Capt. Harville: Well, Miss Elliot… as I was saying, we shall never agree I suppose upon this point. No man and woman would, probably. But let me observe that all histories are against you, all stories, prose and verse…. I do not think I ever opened a book in my life which had not something to say upon woman’s inconstancy. Songs and proverbs all talk of woman’s fickleness. But perhaps you will say, these were all written by men.

Anne: Perhaps I shall. —Yes, yes, if you please, no reference to examples in books. Men have had every advantage of us in telling their own story. Education has been theirs in so much higher a degree; the pen has been in their hands.

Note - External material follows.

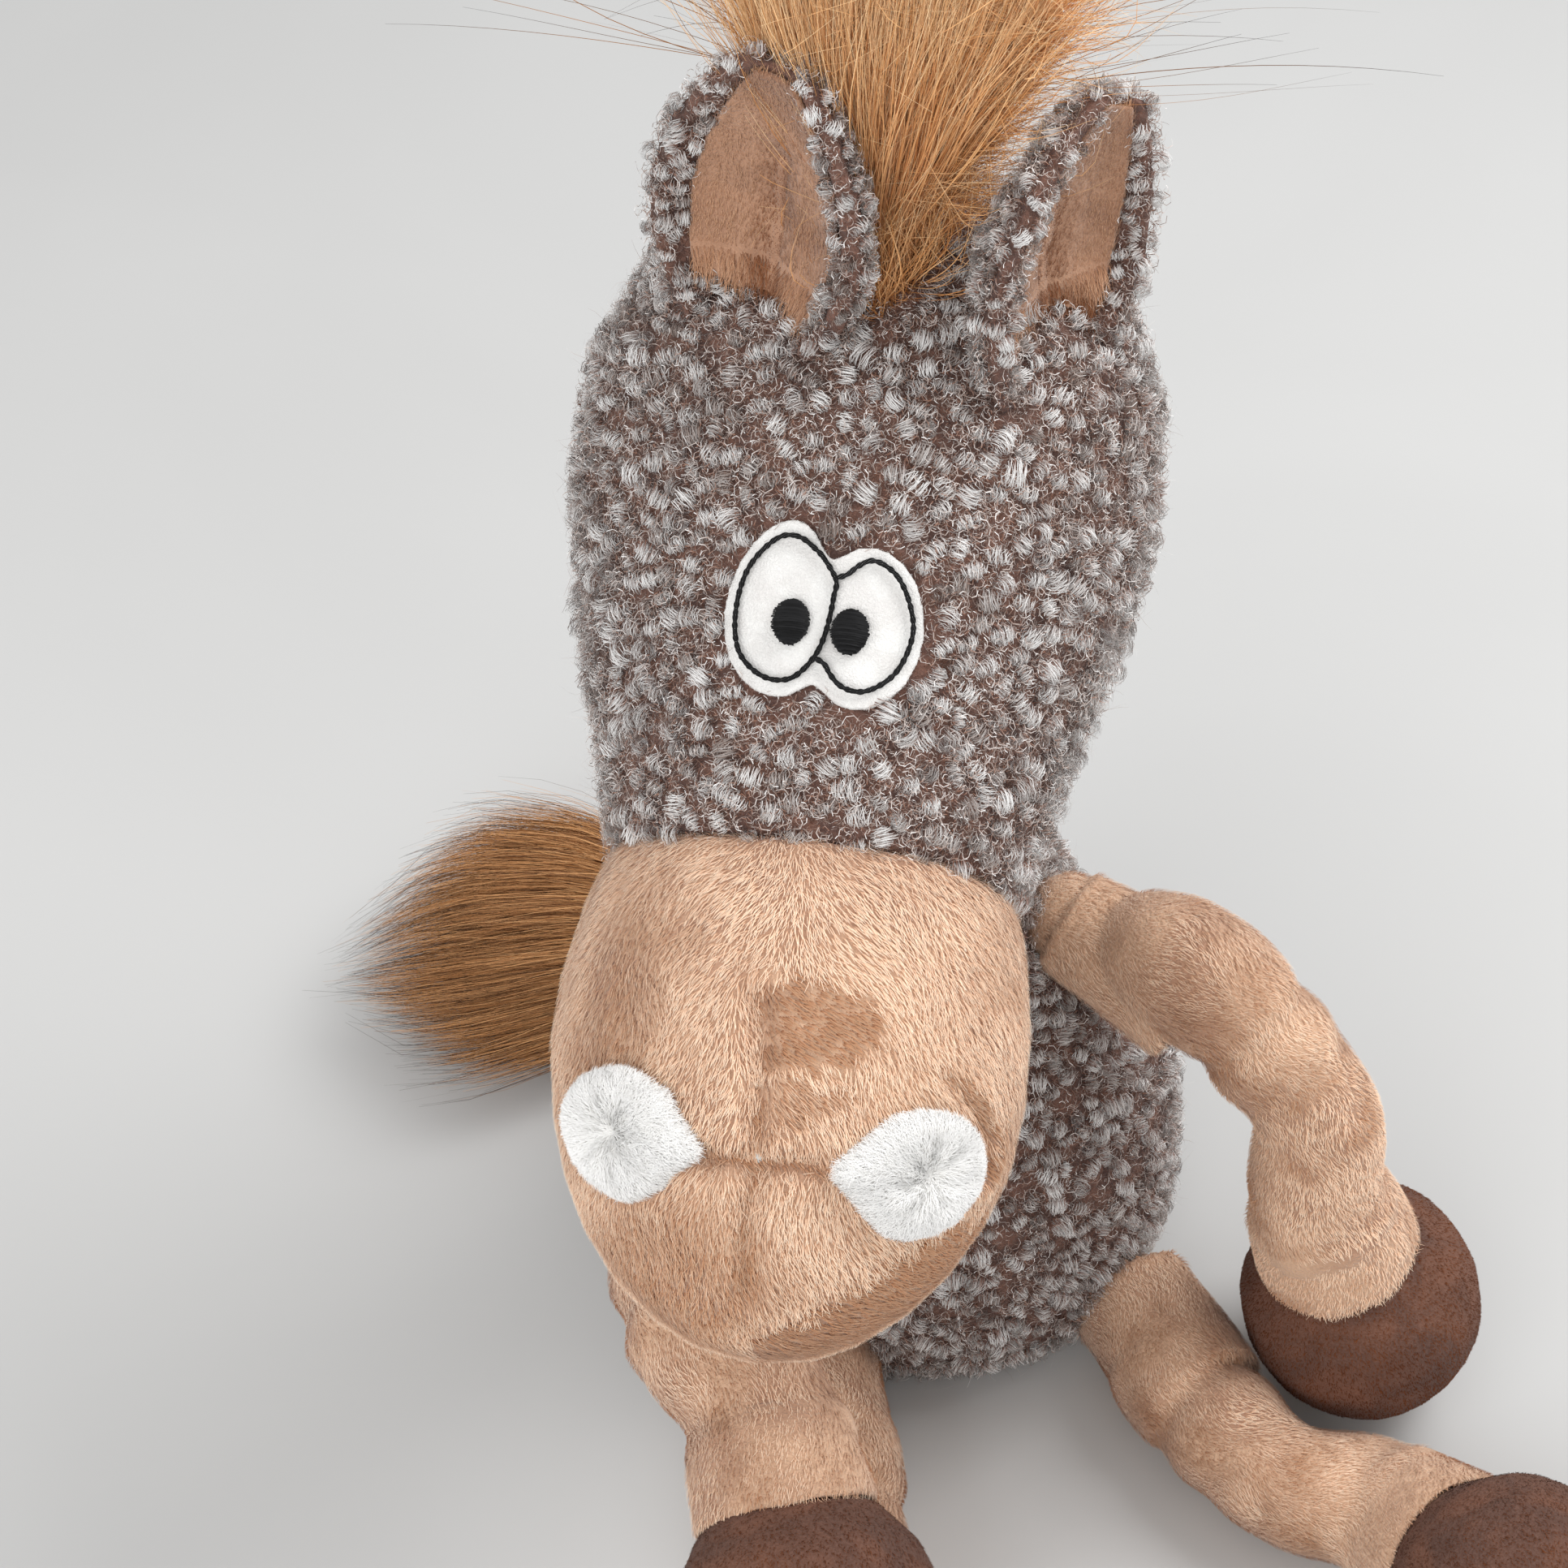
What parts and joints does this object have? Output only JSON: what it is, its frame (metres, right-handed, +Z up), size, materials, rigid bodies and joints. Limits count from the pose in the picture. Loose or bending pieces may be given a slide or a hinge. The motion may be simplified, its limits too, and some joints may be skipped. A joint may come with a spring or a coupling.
{
  "type": "plush horse",
  "caption": "Sitting soft toy horse with a long curly head, round muzzle, leaf ears, fur mane and tail, floppy tube limbs and round hooves.",
  "frame": {"origin": "middle of the flat seat, on the surface that the horse sits on", "axes": "+Z up, the horse faces -Y, its own left is +X"},
  "size_m": [0.3055, 0.3238, 0.3775],
  "materials": {
    "curly_plush": "grey-white curly plush over a brown ground",
    "tan_plush": "short tan plush",
    "brown_suede": "brown suede-like cloth",
    "white_felt": "white felt",
    "ear_lining": "pale smooth plush",
    "black_thread": "black embroidery thread",
    "mane_fur": "long golden-brown fur",
    "tail_fur": "long orange-brown fur with dark tips",
    "stuffing_fibre": "white fibre filling",
    "pellet_bag": "bag of plastic pellets"
  },
  "bodies": {
    "torso": {"torso_cover": "curly_plush", "torso_stuffing": "stuffing_fibre", "pellet_bag": "pellet_bag"},
    "neck": {"neck": "curly_plush"},
    "head": {"head_cover": "curly_plush", "head_stuffing": "stuffing_fibre", "muzzle_cover": "tan_plush", "muzzle_stuffing": "stuffing_fibre", "eye_patch": "white_felt", "eye_stitching_left": "black_thread", "eye_stitching_right": "black_thread", "pupil_left": "black_thread", "pupil_right": "black_thread", "nostril_left": "white_felt", "nostril_right": "white_felt", "mane": "mane_fur"},
    "ear_left": {"ear_left_outer": "curly_plush", "ear_left_lining": "ear_lining"},
    "ear_right": {"ear_right_outer": "curly_plush", "ear_right_lining": "ear_lining"},
    "tail": {"tail": "tail_fur"},
    "upper_arm_left": {"upper_arm_left": "tan_plush"},
    "forearm_left": {"forearm_left": "tan_plush"},
    "hand_hoof_left": {"hand_hoof_left": "brown_suede"},
    "upper_arm_right": {"upper_arm_right": "tan_plush"},
    "forearm_right": {"forearm_right": "tan_plush"},
    "hand_hoof_right": {"hand_hoof_right": "brown_suede"},
    "thigh_left": {"thigh_left": "tan_plush"},
    "shin_left": {"shin_left": "tan_plush"},
    "foot_hoof_left": {"foot_hoof_left": "brown_suede"},
    "thigh_right": {"thigh_right": "tan_plush"},
    "shin_right": {"shin_right": "tan_plush"},
    "foot_hoof_right": {"foot_hoof_right": "brown_suede"}
  },
  "joints": [
    {"name": "neck_turn", "type": "hinge", "parent": "torso", "child": "neck", "pos_m": [-0.011, 0, 0.1383], "axis": [0, 0, -1], "range_deg": [-30, 30]},
    {"name": "head_nod", "type": "hinge", "parent": "neck", "child": "head", "pos_m": [-0.013, 0.004, 0.1873], "axis": [-0.989, 0.148, 0], "range_deg": [-10, 25]},
    {"name": "ear_left_flop", "type": "hinge", "parent": "head", "child": "ear_left", "pos_m": [0.01756, -0.03012, 0.27416], "axis": [0.5879, 0.656, -0.4734], "range_deg": [0, 25]},
    {"name": "ear_right_flop", "type": "hinge", "parent": "head", "child": "ear_right", "pos_m": [-0.04569, -0.02135, 0.28081], "axis": [0.7782, -0.6239, -0.0722], "range_deg": [0, 25]},
    {"name": "tail_swing", "type": "hinge", "parent": "torso", "child": "tail", "pos_m": [-0.01386, 0.06202, 0.0276], "axis": [0, 0, -1], "range_deg": [-8, 30]},
    {"name": "shoulder_left", "type": "hinge", "parent": "torso", "child": "upper_arm_left", "pos_m": [0.03009, -0.01376, 0.12103], "axis": [0, -1, 0], "range_deg": [0, 60]},
    {"name": "elbow_left", "type": "hinge", "parent": "upper_arm_left", "child": "forearm_left", "pos_m": [0.07287, -0.04042, 0.10987], "axis": [0, -1, 0], "range_deg": [0, 40]},
    {"name": "hand_hoof_left", "type": "hinge", "parent": "forearm_left", "child": "hand_hoof_left", "pos_m": [0.09333, -0.04972, 0.05159], "axis": [0, -1, 0], "range_deg": [0, 20]},
    {"name": "shoulder_right", "type": "hinge", "parent": "torso", "child": "upper_arm_right", "pos_m": [-0.03551, -0.0301, 0.12006], "axis": [-0.2496, 0, -0.9684], "range_deg": [0, 50]},
    {"name": "elbow_right", "type": "hinge", "parent": "upper_arm_right", "child": "forearm_right", "pos_m": [-0.05597, -0.08652, 0.10518], "axis": [-0.2, 0, -0.9798], "range_deg": [0, 40]},
    {"name": "hand_hoof_right", "type": "hinge", "parent": "forearm_right", "child": "hand_hoof_right", "pos_m": [-0.03303, -0.1448, 0.09092], "axis": [-1, 0, 0], "range_deg": [0, 20]},
    {"name": "hip_left", "type": "hinge", "parent": "torso", "child": "thigh_left", "pos_m": [0.04931, -0.03976, 0.01697], "axis": [0, 0, 1], "range_deg": [-25, 0]},
    {"name": "knee_left", "type": "hinge", "parent": "thigh_left", "child": "shin_left", "pos_m": [0.06869, -0.0775, 0.01697], "axis": [0, 0, -1], "range_deg": [0, 30]},
    {"name": "foot_hoof_left", "type": "hinge", "parent": "shin_left", "child": "foot_hoof_left", "pos_m": [0.11357, -0.11014, 0.02003], "axis": [0, 0, 1], "range_deg": [-20, 20]},
    {"name": "hip_right", "type": "hinge", "parent": "torso", "child": "thigh_right", "pos_m": [-0.02625, -0.05765, 0.01697], "axis": [0, 0, 1], "range_deg": [0, 10]},
    {"name": "knee_right", "type": "hinge", "parent": "thigh_right", "child": "shin_right", "pos_m": [-0.02013, -0.10661, 0.01697], "axis": [0, 0, 1], "range_deg": [0, 15]},
    {"name": "foot_hoof_right", "type": "hinge", "parent": "shin_right", "child": "foot_hoof_right", "pos_m": [-0.02115, -0.15965, 0.02003], "axis": [0, 0, 1], "range_deg": [0, 20]}
  ]
}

If ever there was a book in want of a close reading – and, to this writer’s mind, some revision – it is the siddur. The power of a text is in its cultural context, but Jewish liturgy, composed and edited by men and for men, still favors the male prerogative over community. Furthermore, in too many synagogues, where “time-bound” denotes when the service must end – or kiddush must begin – the text and context of tefillah form a rite to be raced through rather than reflected upon.

Do you have a favorite prayer? What is it? Why?

Jane Austen’s Persuasion reveals both a self-conscious and often ambivalent regard for tradition aggravated by an impulse to cast a skeptical eye upon everything. And yet, the manner in which this, her last novel, oscillates between reflection and action, between rationalism and idealism, between external rituals and internal motives, calls to mind the customs and practices we associate with the month of Elul.

I like the idea of Elul – the month leading up to Rosh Hashanah, during which we stop and take stock. I like the idea of the Kabbalistic tradition, which imagines us – socially as well as spiritually – achor el achor (back to back) at the beginning of Elul and panim el panim (face to face) at the end of the High Holy Days. I like the idea of retrospection, introspection and resolution. And I like the idea of prayer – of avodah she’balev (service of the heart) – that is communal and personal, relevant and respectful to all.